**Aim of the exercise**: Write out exactly the lines from the line with "build_grate(shop)" through the line with "obj.parent = empty", including both, and nothing more.

**Provided data**:
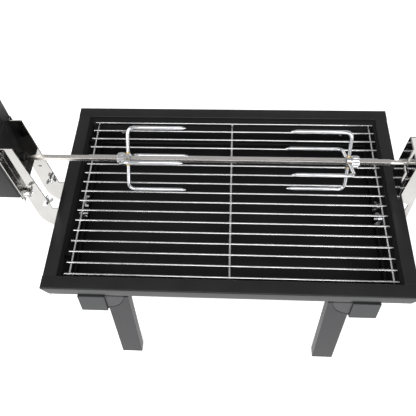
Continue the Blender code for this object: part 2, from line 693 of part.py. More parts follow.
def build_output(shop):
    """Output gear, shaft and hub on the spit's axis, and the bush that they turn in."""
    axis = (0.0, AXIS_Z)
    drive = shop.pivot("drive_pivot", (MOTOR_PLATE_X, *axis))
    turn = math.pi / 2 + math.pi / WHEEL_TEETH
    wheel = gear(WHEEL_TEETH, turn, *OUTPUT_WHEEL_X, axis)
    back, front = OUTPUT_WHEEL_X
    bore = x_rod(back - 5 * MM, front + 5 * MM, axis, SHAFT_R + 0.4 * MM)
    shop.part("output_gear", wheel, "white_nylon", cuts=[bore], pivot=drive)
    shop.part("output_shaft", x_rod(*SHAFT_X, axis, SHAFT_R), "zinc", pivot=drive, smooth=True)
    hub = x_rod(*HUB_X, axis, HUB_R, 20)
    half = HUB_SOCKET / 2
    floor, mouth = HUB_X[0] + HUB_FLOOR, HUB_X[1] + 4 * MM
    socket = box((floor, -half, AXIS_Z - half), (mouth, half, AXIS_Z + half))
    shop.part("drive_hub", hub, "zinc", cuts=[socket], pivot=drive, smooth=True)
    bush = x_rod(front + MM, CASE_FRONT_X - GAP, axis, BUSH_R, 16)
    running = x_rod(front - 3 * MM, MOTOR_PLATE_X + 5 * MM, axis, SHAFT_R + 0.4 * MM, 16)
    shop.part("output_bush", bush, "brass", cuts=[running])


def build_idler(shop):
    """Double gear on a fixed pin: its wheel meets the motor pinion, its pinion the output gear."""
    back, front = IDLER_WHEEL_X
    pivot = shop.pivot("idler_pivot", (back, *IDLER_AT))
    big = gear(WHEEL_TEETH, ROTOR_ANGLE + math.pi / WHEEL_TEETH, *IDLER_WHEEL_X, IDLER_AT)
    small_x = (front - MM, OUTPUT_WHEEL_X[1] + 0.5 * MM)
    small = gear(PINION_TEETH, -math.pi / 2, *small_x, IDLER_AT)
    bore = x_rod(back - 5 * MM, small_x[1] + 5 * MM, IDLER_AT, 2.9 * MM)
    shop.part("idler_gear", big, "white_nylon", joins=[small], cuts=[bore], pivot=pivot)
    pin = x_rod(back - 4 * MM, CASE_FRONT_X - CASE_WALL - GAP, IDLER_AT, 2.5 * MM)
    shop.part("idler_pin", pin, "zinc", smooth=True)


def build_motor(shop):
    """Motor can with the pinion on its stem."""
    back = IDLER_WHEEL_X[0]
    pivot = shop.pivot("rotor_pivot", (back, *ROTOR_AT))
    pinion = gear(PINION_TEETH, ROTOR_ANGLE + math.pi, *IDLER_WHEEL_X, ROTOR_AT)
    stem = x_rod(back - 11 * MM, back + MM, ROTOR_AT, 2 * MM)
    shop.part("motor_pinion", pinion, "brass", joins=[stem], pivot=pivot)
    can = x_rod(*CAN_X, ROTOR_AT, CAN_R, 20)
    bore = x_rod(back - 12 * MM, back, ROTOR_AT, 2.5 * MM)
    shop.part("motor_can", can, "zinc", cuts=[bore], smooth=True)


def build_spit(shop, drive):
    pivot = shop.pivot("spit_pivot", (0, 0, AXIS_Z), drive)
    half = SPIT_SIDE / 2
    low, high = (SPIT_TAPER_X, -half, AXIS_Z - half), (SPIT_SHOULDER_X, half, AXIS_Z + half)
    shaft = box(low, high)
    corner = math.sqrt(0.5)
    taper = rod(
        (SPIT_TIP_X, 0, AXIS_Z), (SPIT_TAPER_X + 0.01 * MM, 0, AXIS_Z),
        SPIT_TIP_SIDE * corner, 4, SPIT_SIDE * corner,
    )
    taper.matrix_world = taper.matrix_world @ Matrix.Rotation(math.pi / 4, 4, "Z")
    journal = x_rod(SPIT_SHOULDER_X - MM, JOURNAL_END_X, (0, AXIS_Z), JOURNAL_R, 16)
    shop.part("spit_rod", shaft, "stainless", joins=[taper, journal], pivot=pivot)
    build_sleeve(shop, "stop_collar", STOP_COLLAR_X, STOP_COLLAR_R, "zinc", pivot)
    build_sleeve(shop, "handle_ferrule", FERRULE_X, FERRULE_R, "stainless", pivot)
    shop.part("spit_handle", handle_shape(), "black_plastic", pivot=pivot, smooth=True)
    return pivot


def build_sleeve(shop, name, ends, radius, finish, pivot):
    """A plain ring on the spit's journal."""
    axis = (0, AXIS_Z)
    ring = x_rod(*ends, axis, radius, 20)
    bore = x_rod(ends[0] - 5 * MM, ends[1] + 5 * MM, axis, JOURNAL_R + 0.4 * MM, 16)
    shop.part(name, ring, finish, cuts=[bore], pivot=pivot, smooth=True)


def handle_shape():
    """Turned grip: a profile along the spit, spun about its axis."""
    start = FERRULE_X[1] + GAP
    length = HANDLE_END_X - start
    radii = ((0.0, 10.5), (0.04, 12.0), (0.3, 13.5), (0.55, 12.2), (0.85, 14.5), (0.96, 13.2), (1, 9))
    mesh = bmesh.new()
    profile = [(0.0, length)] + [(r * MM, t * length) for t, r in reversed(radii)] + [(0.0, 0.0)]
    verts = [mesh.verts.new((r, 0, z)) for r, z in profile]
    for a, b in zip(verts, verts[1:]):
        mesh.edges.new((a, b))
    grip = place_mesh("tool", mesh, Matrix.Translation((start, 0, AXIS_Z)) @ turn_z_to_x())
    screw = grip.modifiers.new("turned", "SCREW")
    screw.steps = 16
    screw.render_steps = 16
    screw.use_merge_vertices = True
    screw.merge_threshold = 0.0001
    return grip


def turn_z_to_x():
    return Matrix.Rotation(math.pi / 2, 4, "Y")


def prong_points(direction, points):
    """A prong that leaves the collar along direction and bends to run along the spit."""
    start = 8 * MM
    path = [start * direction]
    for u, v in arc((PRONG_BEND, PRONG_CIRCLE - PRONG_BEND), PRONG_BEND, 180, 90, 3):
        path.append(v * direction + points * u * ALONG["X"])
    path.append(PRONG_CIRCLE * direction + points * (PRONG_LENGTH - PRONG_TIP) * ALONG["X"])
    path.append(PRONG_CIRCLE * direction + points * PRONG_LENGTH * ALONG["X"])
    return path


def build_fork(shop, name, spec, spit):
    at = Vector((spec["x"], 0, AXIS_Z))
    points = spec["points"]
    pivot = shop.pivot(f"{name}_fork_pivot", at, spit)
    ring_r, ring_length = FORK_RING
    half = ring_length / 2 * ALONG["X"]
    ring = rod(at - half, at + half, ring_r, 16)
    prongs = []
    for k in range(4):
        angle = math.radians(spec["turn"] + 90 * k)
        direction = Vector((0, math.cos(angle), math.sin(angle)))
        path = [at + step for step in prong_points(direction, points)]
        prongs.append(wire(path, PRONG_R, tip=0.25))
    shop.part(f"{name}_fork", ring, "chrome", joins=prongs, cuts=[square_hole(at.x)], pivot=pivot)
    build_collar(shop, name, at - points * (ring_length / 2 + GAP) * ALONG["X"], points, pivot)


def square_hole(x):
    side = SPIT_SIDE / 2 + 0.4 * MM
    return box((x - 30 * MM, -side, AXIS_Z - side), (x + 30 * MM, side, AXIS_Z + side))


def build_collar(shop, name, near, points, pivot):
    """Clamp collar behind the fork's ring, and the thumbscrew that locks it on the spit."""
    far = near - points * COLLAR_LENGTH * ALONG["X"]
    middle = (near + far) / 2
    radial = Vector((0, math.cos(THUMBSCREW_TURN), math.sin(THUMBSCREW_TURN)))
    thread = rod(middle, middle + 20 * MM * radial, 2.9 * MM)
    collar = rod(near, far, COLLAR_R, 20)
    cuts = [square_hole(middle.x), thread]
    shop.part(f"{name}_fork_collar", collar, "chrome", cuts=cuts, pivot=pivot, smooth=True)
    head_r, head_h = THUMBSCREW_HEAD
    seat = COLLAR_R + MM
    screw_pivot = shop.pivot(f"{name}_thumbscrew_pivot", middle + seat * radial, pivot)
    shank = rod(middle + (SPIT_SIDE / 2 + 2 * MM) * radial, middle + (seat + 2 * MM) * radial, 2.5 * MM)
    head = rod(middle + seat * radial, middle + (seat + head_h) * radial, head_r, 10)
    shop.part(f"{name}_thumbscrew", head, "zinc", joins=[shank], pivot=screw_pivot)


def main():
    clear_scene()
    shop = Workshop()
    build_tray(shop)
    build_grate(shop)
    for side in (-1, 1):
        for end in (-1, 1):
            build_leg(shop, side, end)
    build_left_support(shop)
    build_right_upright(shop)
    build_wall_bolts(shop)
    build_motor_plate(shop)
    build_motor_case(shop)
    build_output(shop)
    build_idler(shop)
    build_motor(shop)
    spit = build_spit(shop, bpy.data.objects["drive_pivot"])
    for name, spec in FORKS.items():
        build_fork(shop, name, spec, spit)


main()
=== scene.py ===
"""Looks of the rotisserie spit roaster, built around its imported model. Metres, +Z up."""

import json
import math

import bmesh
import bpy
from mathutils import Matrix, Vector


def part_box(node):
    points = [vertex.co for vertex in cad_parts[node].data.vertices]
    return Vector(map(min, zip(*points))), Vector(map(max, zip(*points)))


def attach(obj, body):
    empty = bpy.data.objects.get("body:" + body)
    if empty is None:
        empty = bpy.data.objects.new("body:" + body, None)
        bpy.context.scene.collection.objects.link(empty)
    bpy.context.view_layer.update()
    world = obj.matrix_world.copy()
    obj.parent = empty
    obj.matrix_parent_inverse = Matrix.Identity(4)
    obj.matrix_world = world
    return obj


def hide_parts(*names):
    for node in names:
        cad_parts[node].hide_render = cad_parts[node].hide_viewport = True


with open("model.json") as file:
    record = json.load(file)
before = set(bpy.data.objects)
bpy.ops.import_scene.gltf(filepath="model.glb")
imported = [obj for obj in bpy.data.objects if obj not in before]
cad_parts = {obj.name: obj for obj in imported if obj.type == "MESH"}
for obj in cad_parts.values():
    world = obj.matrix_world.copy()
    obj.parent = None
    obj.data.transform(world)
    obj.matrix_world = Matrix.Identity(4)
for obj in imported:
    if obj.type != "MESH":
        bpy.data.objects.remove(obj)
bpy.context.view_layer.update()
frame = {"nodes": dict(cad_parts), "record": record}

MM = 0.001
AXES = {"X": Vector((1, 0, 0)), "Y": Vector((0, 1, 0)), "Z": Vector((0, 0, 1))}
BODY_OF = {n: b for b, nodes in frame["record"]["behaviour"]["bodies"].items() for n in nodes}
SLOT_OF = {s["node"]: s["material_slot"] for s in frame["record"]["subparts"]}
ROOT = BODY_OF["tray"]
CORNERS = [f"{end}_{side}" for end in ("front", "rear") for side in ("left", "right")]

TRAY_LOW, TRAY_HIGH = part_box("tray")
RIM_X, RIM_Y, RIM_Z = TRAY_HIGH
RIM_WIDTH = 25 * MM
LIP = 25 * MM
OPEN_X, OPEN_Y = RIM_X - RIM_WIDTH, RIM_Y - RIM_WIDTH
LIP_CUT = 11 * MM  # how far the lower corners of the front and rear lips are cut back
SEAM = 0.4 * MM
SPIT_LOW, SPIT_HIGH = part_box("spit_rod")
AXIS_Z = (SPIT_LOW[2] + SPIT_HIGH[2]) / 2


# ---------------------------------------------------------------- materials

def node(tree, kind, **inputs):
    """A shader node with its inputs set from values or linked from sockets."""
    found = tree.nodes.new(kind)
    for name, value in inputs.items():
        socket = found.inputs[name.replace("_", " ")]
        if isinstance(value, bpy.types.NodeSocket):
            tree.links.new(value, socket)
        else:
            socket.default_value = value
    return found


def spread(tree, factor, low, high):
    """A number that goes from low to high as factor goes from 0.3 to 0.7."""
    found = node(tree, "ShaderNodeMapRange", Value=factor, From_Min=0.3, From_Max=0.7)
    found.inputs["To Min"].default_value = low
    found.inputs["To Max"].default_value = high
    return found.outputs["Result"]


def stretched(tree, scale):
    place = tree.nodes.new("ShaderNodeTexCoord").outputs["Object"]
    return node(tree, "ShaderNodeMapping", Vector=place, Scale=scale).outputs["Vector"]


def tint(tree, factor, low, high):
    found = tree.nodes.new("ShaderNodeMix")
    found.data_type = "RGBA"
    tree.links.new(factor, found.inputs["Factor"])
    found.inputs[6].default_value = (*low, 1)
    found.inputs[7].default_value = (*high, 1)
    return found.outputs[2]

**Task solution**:
    build_grate(shop)
    for side in (-1, 1):
        for end in (-1, 1):
            build_leg(shop, side, end)
    build_left_support(shop)
    build_right_upright(shop)
    build_wall_bolts(shop)
    build_motor_plate(shop)
    build_motor_case(shop)
    build_output(shop)
    build_idler(shop)
    build_motor(shop)
    spit = build_spit(shop, bpy.data.objects["drive_pivot"])
    for name, spec in FORKS.items():
        build_fork(shop, name, spec, spit)


main()
=== scene.py ===
"""Looks of the rotisserie spit roaster, built around its imported model. Metres, +Z up."""

import json
import math

import bmesh
import bpy
from mathutils import Matrix, Vector


def part_box(node):
    points = [vertex.co for vertex in cad_parts[node].data.vertices]
    return Vector(map(min, zip(*points))), Vector(map(max, zip(*points)))


def attach(obj, body):
    empty = bpy.data.objects.get("body:" + body)
    if empty is None:
        empty = bpy.data.objects.new("body:" + body, None)
        bpy.context.scene.collection.objects.link(empty)
    bpy.context.view_layer.update()
    world = obj.matrix_world.copy()
    obj.parent = empty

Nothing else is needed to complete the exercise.